John Zisa, JP Koehler, and Kurtis Parks were also among the lyrically impaired. Figuring a good night’s sleep was more important than rehearsing, they squeezed in a half-hearted practice before taking the stage to give one of the worst performances of the night. It seemed a sure bet that this group would be getting bus tickets home, but all three got another chance. An uncharacteristically sympathetic Simon cut them major slack, blaming their choice of a difficult song and ignoring their total ineptness.

In a hilarious montage of lyric-forgetters, viewers met Nicholas Kolbosky, who changed the lyrics to The Temptations “I Can’t Help Myself” to “I love myself and no one else.” Flub or not, it was the highlight of his performance.

Pass the Kleenex
Runny mascara and red puffy eyes were also in abundance this second evening in Hollywood. Some dismissed contestants held their tears until they left the stage, saving the waterworks for the post-audition interview. Natalie Weiss managed a weak smile when she learned she was the only one in her group who wouldn’t be staying on. Once outside, she pressed a cellphone to her cheek and sobbed out the words, “Brian I didn’t make it…”

Other contestants exploded on stage the moment Simon made his decree. Most notably among the emotional was JP of the aforementioned Early-to-Bed gang.
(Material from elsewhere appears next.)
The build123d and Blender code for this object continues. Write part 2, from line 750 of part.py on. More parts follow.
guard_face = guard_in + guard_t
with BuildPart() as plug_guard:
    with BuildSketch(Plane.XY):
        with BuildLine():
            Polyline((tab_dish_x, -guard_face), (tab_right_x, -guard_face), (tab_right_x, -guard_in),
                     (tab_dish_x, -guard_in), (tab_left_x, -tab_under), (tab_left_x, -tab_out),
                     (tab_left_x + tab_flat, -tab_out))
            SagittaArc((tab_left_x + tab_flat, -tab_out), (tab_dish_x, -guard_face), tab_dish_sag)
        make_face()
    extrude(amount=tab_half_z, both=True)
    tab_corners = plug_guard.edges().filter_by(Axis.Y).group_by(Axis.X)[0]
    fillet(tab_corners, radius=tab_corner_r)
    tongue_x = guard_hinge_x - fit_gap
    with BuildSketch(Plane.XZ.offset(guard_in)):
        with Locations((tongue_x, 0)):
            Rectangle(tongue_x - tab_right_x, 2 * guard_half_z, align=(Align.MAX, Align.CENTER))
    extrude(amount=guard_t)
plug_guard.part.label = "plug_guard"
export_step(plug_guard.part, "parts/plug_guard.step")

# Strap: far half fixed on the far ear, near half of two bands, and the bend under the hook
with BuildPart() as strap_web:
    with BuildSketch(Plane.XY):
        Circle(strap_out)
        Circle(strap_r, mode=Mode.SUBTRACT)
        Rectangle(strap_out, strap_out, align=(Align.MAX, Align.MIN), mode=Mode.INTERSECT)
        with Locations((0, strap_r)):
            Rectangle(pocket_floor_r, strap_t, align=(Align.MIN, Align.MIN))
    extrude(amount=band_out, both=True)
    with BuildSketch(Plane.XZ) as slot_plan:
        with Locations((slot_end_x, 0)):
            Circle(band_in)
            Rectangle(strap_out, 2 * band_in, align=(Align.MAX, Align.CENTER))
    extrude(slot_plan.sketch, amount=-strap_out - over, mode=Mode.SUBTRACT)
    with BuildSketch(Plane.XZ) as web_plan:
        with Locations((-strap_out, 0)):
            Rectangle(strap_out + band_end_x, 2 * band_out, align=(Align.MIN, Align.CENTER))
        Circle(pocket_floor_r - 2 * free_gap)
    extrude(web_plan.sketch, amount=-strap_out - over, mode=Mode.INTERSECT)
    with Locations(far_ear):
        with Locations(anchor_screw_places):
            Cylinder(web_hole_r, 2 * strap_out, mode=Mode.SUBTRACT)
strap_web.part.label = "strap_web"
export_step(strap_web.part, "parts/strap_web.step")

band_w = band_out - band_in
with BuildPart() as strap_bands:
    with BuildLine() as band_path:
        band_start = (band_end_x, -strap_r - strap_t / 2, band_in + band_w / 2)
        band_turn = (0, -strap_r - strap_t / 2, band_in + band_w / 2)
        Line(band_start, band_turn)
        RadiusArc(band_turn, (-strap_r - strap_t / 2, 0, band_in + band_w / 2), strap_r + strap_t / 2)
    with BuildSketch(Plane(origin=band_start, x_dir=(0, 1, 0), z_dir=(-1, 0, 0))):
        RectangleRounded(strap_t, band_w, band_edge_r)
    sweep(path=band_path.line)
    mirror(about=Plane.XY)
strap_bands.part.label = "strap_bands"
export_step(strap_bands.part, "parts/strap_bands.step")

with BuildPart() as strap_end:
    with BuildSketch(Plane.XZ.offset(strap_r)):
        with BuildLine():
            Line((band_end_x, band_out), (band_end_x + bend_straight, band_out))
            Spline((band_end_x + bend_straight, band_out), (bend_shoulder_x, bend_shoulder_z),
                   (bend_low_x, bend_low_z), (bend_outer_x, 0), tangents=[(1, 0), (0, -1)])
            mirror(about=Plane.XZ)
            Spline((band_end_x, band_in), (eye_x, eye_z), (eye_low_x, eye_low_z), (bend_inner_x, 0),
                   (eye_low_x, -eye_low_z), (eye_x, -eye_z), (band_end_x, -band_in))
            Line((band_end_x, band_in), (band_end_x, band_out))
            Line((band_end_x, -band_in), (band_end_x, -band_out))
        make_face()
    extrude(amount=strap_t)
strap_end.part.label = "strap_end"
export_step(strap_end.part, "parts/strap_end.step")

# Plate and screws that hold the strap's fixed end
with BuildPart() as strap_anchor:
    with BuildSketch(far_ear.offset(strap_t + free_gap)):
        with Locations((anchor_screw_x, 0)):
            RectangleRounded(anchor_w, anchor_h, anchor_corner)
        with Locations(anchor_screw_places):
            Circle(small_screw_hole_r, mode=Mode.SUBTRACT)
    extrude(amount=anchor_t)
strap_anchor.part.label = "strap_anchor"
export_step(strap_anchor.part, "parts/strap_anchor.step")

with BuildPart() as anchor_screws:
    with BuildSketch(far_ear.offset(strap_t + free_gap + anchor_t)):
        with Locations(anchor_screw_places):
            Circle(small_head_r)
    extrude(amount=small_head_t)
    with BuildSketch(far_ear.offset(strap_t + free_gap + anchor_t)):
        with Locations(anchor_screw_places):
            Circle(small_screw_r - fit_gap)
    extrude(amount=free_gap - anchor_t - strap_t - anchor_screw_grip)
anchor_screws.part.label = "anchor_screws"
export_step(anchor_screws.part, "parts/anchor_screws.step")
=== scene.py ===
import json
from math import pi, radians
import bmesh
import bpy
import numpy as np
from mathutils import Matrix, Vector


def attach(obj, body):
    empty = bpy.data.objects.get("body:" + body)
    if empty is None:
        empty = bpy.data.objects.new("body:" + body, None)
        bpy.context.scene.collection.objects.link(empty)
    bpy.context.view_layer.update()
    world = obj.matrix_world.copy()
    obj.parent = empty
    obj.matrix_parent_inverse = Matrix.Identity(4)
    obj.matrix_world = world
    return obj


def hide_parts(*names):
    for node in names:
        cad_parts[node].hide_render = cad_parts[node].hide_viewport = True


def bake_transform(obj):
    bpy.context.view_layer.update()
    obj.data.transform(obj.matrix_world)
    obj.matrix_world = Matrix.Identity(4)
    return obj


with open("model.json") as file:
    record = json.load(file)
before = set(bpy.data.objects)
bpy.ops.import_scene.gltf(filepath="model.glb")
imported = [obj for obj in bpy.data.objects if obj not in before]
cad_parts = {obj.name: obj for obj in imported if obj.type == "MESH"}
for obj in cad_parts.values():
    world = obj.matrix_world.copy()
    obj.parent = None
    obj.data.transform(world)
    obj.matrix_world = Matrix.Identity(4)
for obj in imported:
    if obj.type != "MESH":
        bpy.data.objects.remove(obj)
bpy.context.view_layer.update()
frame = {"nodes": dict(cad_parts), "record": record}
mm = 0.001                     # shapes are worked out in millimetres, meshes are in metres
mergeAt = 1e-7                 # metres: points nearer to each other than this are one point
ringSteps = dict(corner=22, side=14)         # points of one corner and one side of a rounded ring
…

Post-performance, he and his unrehearsed partners seemed resolute, fully expecting their imminent exit. As the mighty Simon granted them a “second chance,” JP threw his arms in the air and broke like the Hoover dam. While John and Kurtis whooped like Patriots fans, JP shrieked his gratitude, his eyes and nose gushing with equal ferocity.

But it was Elizabeth Pha, the girl who was dismissed by both her teammates and the judges, who personified Hollywood’s Boulevard of Broken Dreams. Before slumping off in the harsh Los Angels sun, she turned to the camera and told all of America, “I’m a very beautiful person and … I just think it’s been very unfair.”

Oh, if only being a very beautiful person by one’s own estimation was all it took to make it in Hollywood.

Ree Hines is a writer in Tampa, Florida.